What do you see as the biggest challenge facing Indie Artists today? Or, if you could ask the music industry to change one thing, what would it be?

I’m sure many artists will answer that a big challenge is making money from music in the days of streaming services. Couple that with COVID 19 where live performances have pretty much ceased to exist, and you have a real challenge when it comes to making a living. That’s part of what my song ’The Ghost Of Nashville’ is about. Here in Music City, where so many rely on touring and performance to make money, this time in history is an incredible hardship. I am luckier than most in that I have been making my money from music production for well over a decade now, so I don’t rely on song writing to make a living.

If I could change something, it would be for some sort of new consciousness to take hold: a mindset that if we want to keep something as important as music in our lives, we have to make sure to figure out a way for artists to be able to keep solvent. It is very hard for artists to be business people as well as artists—in fact, sometimes, those things are almost polar opposite ways of thinking, so it would be nice if those in the industry who are good at business—like Spotify, Amazon, Apple, etc—looked out for the content makers so that music, the thing that so many people rely on to make it through their days, can keep being made, and that those that do it well can make a living focusing on creativity—what they do best.

If you could share the stage with one other artist or band, who would it be and why?

I think at this point, opening for someone like Jason Isbell or Gillian Welch doing my solo thing would be the most fitting and exciting thing for me at this moment in time.

What are your rehearsals generally like? Or, how do you prepare for a live show?

Since I’ve done ’the solo thing’ for quite awhile now, rehearsals are much more subdued than used to be in the crazy punk and ska years…lol. My bandmates can be really annoying, or downright boring…lol. I prepare for live shows, though I do them infrequently these days, by sitting on our back porch practicing my songs and making sure I remember how they go!

Pick one song that was your greatest challenge to write. Tell us about it!

I’m just about to release a 7 1/2 minute song that sounds like it should have been written by Tool or something… it was challenging in getting all the parts to string together, and being a different style than I might normally work in, I had to channel creativity from a little different place. At this point, I’m writing in any style I’m in the mood to write in, and as a lot of my songs are written without any constraints of a need to perform them live, the challenge is getting into the space of whatever style I decide the next song will be in.

What's coming up in the future?

I have a funk song that is very horn driven coming up, followed by the release of the tool-like song, and I will be balancing those releases with a bunch of production work I’m doing for other artists….my ‘day job’ if you want to call it that. Lucky to have a ‘day job’ in the music industry so that I can always continue to create, whether it be for me of for others.
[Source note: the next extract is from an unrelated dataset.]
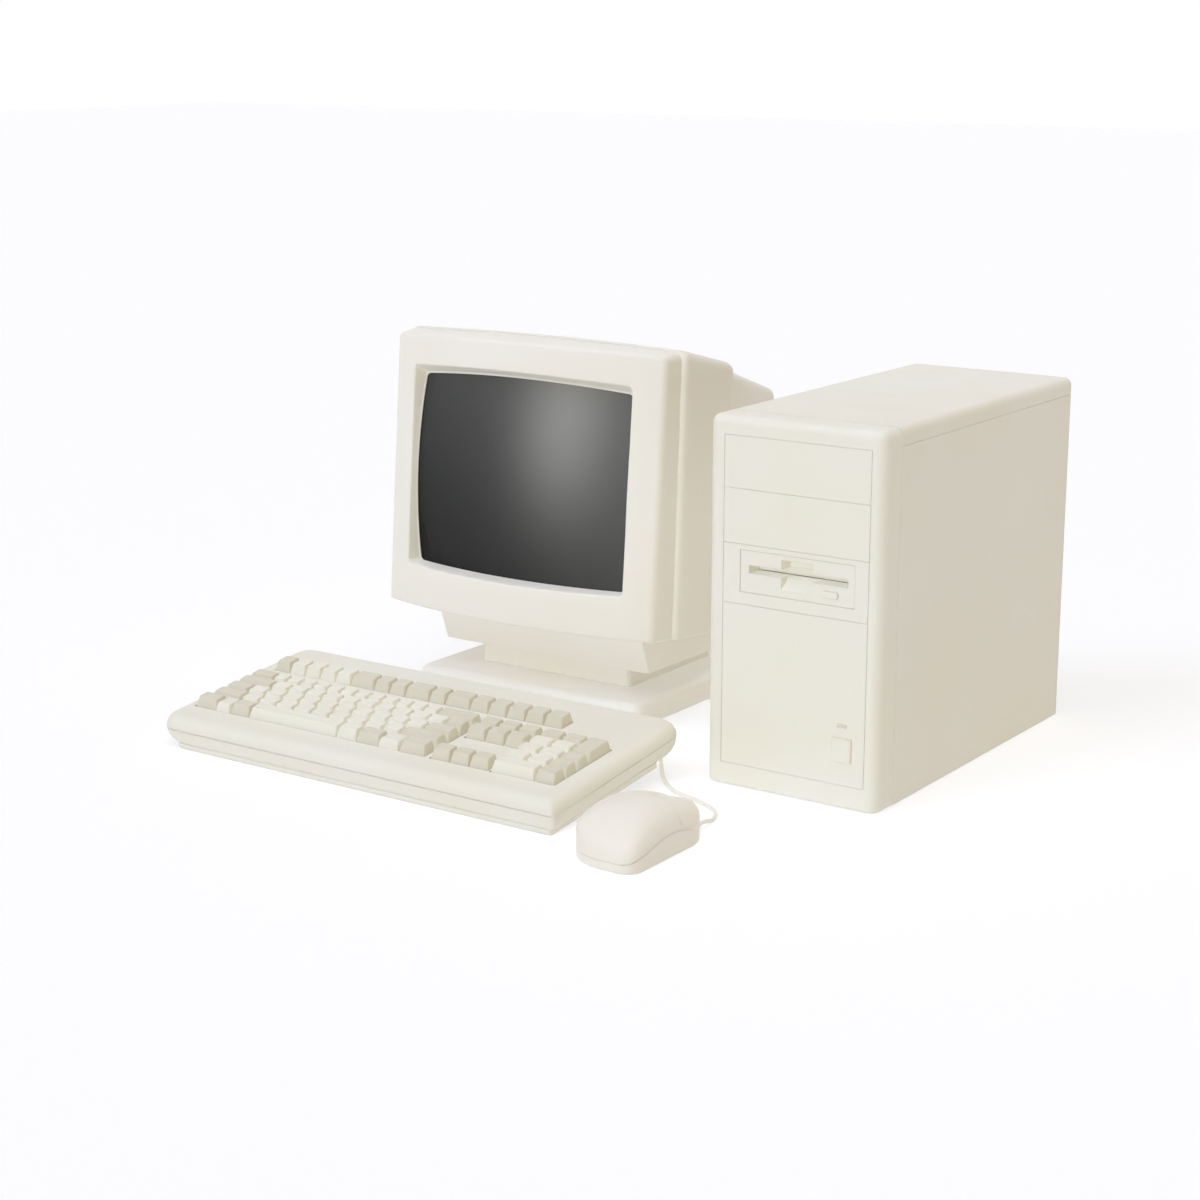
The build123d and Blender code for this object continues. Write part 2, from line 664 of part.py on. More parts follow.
def glass_panel(grow, y1):
    """Front part of the picture tube out to its skirt."""
    w, h = glass_half_w + grow, glass_half_h + grow
    outline = Plane.XZ.offset(30) * Pos(0, glass_mid_z) * RectangleRounded(2 * w, 2 * h, 14)
    return extrude(outline, -(30 + y1)) & glass_ball(grow)


def monitor_bezel():
    """Front of the head: bowed face, deep sloping reveal and four tube posts."""
    side = ((-40, 0), (seam_low_y, 0), (seam_high_y, face_h), (-40, face_h))
    form = extrude(face_plan(0), face_h) & prism_x(side, -200, 200)
    form = fillet(near(form, x=face_half_w, y=0) + near(form, x=-face_half_w, y=0), 5)
    rims = [e for e in form.edges() if e.center().Y < -5]
    form = fillet(rims, 2)
    inner = Pos(0, 0, 3) * extrude(face_plan(3), face_h - 6)
    bezel = form - inner
    bezel += (reveal(2.5) & form) & block(-200, 200, -60, 10, 0, face_h)
    bezel -= reveal(0)
    for x in (-148, 148):
        for z in (34, 252):
            post = block(x - 5, x + 5, -13, 20, z - 5, z + 5)
            bezel += post & form
    return bezel - glass_panel(0.4, 60)


def picture_tube():
    """Glass bulb: bulged face, flared funnel and neck, with the corner lugs of its steel band."""
    tube = glass_panel(0, 46)
    mid = glass_mid_z
    wide = Plane.XZ.offset(-46) * Pos(0, mid) * RectangleRounded(2 * glass_half_w, 2 * glass_half_h, 14)
    middle = Plane.XZ.offset(-120) * Pos(0, mid) * RectangleRounded(172, 140, 50)
    tube += loft([wide, middle], ruled=True)
    tube += loft([middle, Plane.XZ.offset(-yoke_y) * Pos(0, mid) * Circle(40)], ruled=True)
    profile = ((0, yoke_y), (40, yoke_y), (tube_neck_r, yoke_y + 34), (tube_neck_r, tube_neck_end), (0, tube_neck_end))
    tube += Pos(0, 0, mid) * revolve(Polygon(*profile, align=None), Axis.Y)
    for x in (-148, 148):
        for z in (34, 252):
            lug = block(min(x, 0.93 * x) - 5, max(x, 0.93 * x) + 5, 20 + seat, 22.5, z - 6, z + 6)
            reach = block(min(0.9 * x, x) - 2, max(0.9 * x, x) + 2, 20 + seat, 22.5, min(z, mid + (z - mid) * 0.86) - 2,
                          max(z, mid + (z - mid) * 0.86) + 2)
            tube += lug + reach
    return tube


def deflection_yoke():
    """Coil former and winding that grip the start of the tube's neck."""
    y, r = yoke_y + 2, 40
    slope = (40 - tube_neck_r) / 34
    profile = ((r - 2 * slope + 0.5, y), (r + 15, y), (r + 10, y + 10), (r - 4, y + 32), (tube_neck_r + 12, y + 38),
               (tube_neck_r + 0.4, y + 38), (tube_neck_r + 0.5, y + 32.2))
    return Pos(0, 0, glass_mid_z) * revolve(Polygon(*profile, align=None), Axis.Y)


def case_form(inset):
    """Main housing of the head as the meeting of a side outline and a plan outline."""
    i = inset
    side = ((seam_low_y + seat + i, i), (seam_high_y + seat + i, face_h + 0.6), (seam_high_y + 1.5 + i, case_top_front - i),
            (case_back_y - i, case_top_back - i), (case_back_y - i, i))
    w0, w1 = case_half_w - i, case_back_half_w - i
    plan = ((-w0, -20), (w0, -20), (w0, 40), (w1, case_back_y - i), (-w1, case_back_y - i), (-w0, 40))
    return prism_x(side, -200, 200) & prism_z(plan, -5, 300)


def monitor_case():
    """Main housing: deep surround with a sloping top and a vented back wall."""
    form = case_form(0)
    sides = [e for e in form.edges() if abs(abs(e.center().X) - case_half_w) < 0.5 and e.center().Y < 34
             and abs(e.center().Z - face_h / 2) < 12]
    form = chamfer(sides, 4.4)
    tops = [e for e in form.edges() if abs(abs(e.center().X) - 170) < 1.5 and 60 < e.center().Y < 90
            and e.center().Z > 200]
    form = fillet(tops, 6)
    body = form - case_form(3)
    body -= block(-face_half_w + 3, face_half_w - 3, 0, 45, 3, face_h - 3)
    body -= block(-cone_half_w + 6, cone_half_w - 6, case_back_y - 5, case_back_y + 5, 6, cone_top - 6)
    for i in range(2):
        for side in (-1, 1):
            x = side * (cone_half_w + 8 + 7 * i)
            body -= block(x - 1.6, x + 1.6, case_back_y - 5, case_back_y + 5, 60, 215)
    return body


def cone_form(inset):
    """Rear cover over the tube as the meeting of a side outline and a plan outline."""
    i = inset
    y0, y1 = case_back_y + seat - (1 if i else 0), cone_back_y - i
    side = ((y0, 0.3 + i), (235, 0.3 + i), (y1, cone_back_z0 + i), (y1, cone_back_top - i), (y0, cone_top - i))
    w0, w1 = cone_half_w - i, cone_back_half_w - i
    plan = ((-w0, y0), (w0, y0), (w1, y1), (-w1, y1))
    return prism_x(side, -200, 200) & prism_z(plan, -5, 300)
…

Tell us where fans can access your music?

Stream on Spotify


About Kenny Schick

Kenny Schick might get labeled a singer/songwriter simply because he plays solo, his weathered acoustic guitar supporting his lilting tenor vocal, but Schick has a loyal following because those who experience his shows find a lot more ‘under the hood’ than just another guy with a guitar could ever provide. Schick’s audiences feel this passion – the experience of decades of performance in every imaginable genre and the observations of one who takes the sometimes tumultuous road less traveled. At Kenny’s shows, there is laughter, tears, musical craftsmanship, and thought provoking lyricism. The shows take listeners on a journey and includes them, with much banter back and forth.